— begin Material —
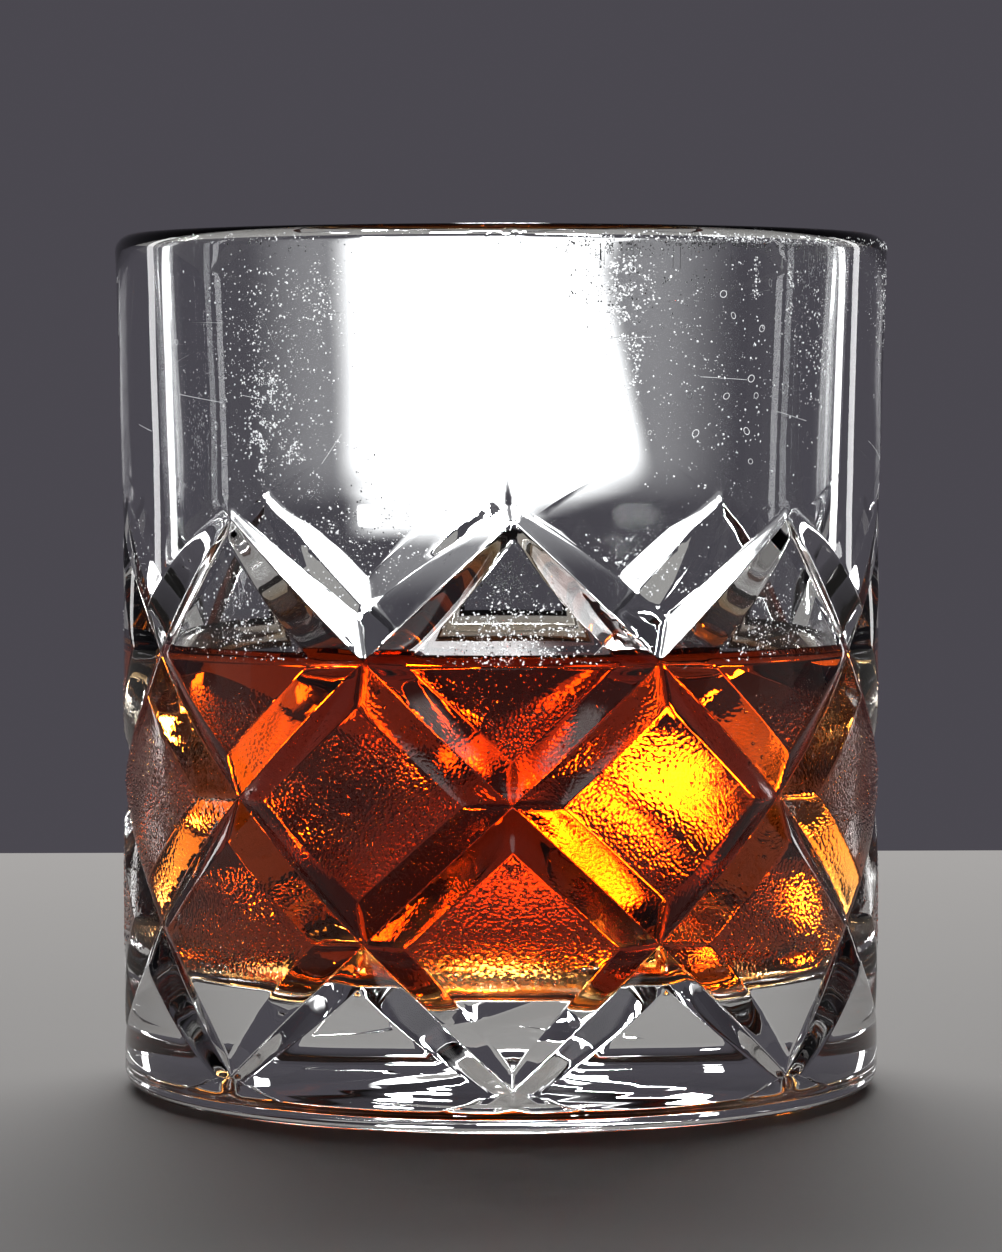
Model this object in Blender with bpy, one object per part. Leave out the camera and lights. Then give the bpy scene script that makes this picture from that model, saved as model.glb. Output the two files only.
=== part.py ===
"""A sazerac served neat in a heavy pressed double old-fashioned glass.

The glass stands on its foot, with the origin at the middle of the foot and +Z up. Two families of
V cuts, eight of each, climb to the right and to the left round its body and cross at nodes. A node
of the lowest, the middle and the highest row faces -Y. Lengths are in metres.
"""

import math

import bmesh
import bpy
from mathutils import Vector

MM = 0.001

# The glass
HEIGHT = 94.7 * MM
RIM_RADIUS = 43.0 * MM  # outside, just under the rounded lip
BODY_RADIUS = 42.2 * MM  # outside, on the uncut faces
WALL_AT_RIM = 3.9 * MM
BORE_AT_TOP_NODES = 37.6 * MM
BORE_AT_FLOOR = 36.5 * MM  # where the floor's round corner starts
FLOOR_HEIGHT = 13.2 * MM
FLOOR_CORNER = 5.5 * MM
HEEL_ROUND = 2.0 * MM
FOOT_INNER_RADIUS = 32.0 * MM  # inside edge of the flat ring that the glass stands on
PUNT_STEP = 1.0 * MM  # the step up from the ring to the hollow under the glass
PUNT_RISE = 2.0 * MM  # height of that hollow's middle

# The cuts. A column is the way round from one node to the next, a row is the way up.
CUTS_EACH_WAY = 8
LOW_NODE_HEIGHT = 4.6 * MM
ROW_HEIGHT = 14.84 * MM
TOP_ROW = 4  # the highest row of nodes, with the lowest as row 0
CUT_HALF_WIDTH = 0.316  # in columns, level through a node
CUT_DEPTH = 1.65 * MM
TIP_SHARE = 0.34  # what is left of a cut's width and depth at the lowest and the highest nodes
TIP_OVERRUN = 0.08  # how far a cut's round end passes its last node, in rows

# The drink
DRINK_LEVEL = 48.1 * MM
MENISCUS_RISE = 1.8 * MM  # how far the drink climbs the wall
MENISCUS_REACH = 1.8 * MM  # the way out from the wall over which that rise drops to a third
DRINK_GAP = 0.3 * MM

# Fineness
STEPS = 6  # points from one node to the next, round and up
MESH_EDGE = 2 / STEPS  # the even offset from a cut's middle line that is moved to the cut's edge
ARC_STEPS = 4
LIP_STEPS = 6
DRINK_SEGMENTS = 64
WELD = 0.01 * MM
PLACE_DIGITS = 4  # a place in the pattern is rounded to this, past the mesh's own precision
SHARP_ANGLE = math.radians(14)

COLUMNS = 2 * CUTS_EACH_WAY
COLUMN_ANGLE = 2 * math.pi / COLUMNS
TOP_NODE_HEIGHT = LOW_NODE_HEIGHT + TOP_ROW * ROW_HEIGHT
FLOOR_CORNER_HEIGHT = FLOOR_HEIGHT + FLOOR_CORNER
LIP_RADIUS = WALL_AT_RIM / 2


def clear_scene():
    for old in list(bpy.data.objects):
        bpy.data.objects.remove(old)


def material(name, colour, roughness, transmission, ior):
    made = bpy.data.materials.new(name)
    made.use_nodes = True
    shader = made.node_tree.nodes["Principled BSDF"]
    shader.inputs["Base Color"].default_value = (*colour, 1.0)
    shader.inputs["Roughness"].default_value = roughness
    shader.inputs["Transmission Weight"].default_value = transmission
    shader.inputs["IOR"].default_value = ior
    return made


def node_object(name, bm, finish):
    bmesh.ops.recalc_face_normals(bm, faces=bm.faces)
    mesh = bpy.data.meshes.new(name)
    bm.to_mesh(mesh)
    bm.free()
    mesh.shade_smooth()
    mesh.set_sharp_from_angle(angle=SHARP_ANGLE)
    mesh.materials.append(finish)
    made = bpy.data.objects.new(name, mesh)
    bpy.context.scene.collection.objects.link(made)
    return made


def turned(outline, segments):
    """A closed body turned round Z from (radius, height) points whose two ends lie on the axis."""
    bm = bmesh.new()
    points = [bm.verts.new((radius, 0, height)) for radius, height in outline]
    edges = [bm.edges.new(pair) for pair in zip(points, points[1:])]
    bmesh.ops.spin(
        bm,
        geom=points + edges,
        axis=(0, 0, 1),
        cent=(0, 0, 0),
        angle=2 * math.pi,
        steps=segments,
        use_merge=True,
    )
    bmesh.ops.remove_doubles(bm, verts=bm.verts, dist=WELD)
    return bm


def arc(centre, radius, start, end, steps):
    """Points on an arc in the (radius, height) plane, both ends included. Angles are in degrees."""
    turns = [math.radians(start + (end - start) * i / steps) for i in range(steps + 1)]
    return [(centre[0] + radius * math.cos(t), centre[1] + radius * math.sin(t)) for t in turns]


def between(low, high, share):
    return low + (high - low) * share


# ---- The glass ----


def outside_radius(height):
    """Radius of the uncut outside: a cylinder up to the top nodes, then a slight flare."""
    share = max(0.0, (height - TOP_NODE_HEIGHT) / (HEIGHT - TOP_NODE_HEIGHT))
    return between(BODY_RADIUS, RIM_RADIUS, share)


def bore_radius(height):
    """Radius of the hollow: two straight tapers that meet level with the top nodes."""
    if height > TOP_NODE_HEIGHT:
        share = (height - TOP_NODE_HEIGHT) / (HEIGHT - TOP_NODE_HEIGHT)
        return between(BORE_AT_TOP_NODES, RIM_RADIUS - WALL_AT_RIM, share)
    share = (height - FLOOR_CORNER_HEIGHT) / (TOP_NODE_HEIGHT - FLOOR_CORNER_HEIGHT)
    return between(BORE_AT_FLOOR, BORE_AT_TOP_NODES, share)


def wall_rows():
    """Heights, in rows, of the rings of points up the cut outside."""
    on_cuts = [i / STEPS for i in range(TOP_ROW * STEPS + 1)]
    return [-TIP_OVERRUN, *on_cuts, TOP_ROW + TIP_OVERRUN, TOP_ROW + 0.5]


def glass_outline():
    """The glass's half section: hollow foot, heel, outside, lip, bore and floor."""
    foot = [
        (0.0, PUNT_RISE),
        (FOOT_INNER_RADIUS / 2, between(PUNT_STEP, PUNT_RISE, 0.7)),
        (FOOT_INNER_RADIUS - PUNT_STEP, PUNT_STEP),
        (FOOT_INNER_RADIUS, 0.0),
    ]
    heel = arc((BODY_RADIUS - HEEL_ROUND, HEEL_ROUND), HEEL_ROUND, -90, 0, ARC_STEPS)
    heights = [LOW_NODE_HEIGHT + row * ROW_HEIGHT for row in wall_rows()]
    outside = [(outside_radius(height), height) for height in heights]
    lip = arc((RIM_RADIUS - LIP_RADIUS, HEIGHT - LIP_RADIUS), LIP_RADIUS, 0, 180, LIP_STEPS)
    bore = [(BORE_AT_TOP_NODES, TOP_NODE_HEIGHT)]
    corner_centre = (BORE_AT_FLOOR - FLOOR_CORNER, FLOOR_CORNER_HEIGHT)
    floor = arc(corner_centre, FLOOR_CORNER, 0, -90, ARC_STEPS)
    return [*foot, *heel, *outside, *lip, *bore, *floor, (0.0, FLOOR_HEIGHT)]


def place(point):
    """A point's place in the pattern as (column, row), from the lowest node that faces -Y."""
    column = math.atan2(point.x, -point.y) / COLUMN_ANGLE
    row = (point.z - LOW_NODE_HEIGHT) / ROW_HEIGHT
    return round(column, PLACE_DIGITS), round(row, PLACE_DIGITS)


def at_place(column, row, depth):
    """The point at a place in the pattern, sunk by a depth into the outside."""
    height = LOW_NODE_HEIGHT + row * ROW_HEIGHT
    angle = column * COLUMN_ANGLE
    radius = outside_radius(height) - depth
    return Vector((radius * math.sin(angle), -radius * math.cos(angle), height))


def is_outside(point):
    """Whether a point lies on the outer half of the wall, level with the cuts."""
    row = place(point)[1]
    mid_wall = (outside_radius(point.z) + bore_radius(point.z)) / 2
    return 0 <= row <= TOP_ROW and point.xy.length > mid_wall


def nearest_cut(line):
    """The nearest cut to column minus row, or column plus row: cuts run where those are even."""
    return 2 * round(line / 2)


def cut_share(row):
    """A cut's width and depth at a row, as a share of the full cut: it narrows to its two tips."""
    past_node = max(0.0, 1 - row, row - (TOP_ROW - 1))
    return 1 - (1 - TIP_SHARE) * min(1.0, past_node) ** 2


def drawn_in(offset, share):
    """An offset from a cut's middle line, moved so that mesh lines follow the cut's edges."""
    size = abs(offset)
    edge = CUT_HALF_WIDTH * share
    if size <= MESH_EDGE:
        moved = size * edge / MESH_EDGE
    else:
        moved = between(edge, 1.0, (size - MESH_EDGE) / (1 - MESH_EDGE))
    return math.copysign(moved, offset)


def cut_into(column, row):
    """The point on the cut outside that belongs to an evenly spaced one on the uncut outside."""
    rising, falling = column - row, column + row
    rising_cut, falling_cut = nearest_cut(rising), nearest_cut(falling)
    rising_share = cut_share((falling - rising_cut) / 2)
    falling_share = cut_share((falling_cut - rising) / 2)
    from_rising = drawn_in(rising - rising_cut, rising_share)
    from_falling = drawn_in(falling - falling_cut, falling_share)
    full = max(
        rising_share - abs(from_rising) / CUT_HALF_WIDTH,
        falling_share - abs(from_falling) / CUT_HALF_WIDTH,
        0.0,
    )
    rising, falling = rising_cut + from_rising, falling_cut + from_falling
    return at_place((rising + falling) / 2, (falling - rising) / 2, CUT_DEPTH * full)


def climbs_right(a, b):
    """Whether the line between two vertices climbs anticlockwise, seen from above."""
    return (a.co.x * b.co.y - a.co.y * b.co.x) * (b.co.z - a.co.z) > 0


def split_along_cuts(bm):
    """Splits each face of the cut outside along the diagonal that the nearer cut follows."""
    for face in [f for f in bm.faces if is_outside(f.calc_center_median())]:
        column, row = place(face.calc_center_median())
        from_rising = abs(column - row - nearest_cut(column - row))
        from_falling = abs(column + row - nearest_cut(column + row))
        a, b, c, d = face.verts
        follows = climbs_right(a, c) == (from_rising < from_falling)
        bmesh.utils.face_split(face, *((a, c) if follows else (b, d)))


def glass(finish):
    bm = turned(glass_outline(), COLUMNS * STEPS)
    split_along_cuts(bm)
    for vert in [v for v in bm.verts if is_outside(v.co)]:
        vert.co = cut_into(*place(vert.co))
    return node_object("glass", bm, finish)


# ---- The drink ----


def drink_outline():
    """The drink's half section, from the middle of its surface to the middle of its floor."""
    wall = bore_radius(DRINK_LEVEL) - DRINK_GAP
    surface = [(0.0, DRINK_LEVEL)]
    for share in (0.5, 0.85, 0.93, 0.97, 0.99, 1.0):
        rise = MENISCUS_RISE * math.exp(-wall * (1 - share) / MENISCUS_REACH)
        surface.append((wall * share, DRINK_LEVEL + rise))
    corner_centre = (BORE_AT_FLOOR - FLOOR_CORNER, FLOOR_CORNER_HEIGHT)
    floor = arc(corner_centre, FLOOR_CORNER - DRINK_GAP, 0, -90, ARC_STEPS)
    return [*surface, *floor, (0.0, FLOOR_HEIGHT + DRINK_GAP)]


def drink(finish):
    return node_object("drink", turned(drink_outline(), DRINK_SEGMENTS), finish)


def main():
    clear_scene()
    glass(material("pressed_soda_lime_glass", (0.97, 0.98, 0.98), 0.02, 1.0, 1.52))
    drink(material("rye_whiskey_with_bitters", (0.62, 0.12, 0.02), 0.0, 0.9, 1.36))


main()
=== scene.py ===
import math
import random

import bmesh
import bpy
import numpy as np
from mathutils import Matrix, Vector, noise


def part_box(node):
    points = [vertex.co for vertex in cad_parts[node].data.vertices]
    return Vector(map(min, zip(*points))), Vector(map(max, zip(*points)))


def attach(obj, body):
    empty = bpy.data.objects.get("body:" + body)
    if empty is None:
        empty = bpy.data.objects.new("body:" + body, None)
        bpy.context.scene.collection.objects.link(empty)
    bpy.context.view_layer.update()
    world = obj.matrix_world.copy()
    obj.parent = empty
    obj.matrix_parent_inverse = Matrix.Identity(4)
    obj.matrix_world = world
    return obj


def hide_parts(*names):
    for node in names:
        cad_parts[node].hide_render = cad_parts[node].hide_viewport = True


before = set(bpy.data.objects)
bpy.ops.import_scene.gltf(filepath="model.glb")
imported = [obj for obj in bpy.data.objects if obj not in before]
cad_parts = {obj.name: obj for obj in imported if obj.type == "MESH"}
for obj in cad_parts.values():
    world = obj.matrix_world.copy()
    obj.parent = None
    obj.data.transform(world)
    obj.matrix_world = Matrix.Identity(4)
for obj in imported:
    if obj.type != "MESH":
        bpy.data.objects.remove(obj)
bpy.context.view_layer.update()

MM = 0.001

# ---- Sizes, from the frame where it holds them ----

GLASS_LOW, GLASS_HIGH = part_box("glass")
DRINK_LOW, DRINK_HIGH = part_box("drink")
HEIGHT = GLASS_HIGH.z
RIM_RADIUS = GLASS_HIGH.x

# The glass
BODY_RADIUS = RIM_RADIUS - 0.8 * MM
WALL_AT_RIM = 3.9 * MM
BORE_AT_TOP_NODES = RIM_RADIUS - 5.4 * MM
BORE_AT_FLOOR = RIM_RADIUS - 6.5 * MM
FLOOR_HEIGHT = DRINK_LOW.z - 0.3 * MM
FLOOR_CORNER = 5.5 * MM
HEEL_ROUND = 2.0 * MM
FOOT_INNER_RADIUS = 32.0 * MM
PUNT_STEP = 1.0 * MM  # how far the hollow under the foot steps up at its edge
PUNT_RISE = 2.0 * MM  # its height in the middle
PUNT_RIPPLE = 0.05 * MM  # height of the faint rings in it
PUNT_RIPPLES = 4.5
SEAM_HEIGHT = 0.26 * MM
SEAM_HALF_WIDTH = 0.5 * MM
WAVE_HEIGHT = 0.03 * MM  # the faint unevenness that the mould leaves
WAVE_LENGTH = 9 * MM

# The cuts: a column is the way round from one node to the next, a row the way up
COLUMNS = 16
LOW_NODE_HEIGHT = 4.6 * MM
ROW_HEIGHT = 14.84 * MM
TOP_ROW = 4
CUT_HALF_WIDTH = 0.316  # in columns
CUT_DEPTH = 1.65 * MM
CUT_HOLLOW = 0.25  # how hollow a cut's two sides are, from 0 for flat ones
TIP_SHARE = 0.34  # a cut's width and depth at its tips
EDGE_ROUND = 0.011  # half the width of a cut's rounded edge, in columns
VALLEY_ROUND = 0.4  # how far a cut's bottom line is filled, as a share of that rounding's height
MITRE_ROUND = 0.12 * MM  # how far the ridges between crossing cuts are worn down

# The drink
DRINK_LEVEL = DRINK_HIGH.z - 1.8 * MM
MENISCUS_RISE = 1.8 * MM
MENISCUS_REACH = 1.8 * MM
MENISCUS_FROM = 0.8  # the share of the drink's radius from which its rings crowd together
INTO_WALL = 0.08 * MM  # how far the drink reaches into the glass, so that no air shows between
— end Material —
■ **Goal of the exercise**:
Copy all lines from the material that include "vertices".

■ **Exercise output**:
    """Whether the line between two vertices climbs anticlockwise, seen from above."""
    points = [vertex.co for vertex in cad_parts[node].data.vertices]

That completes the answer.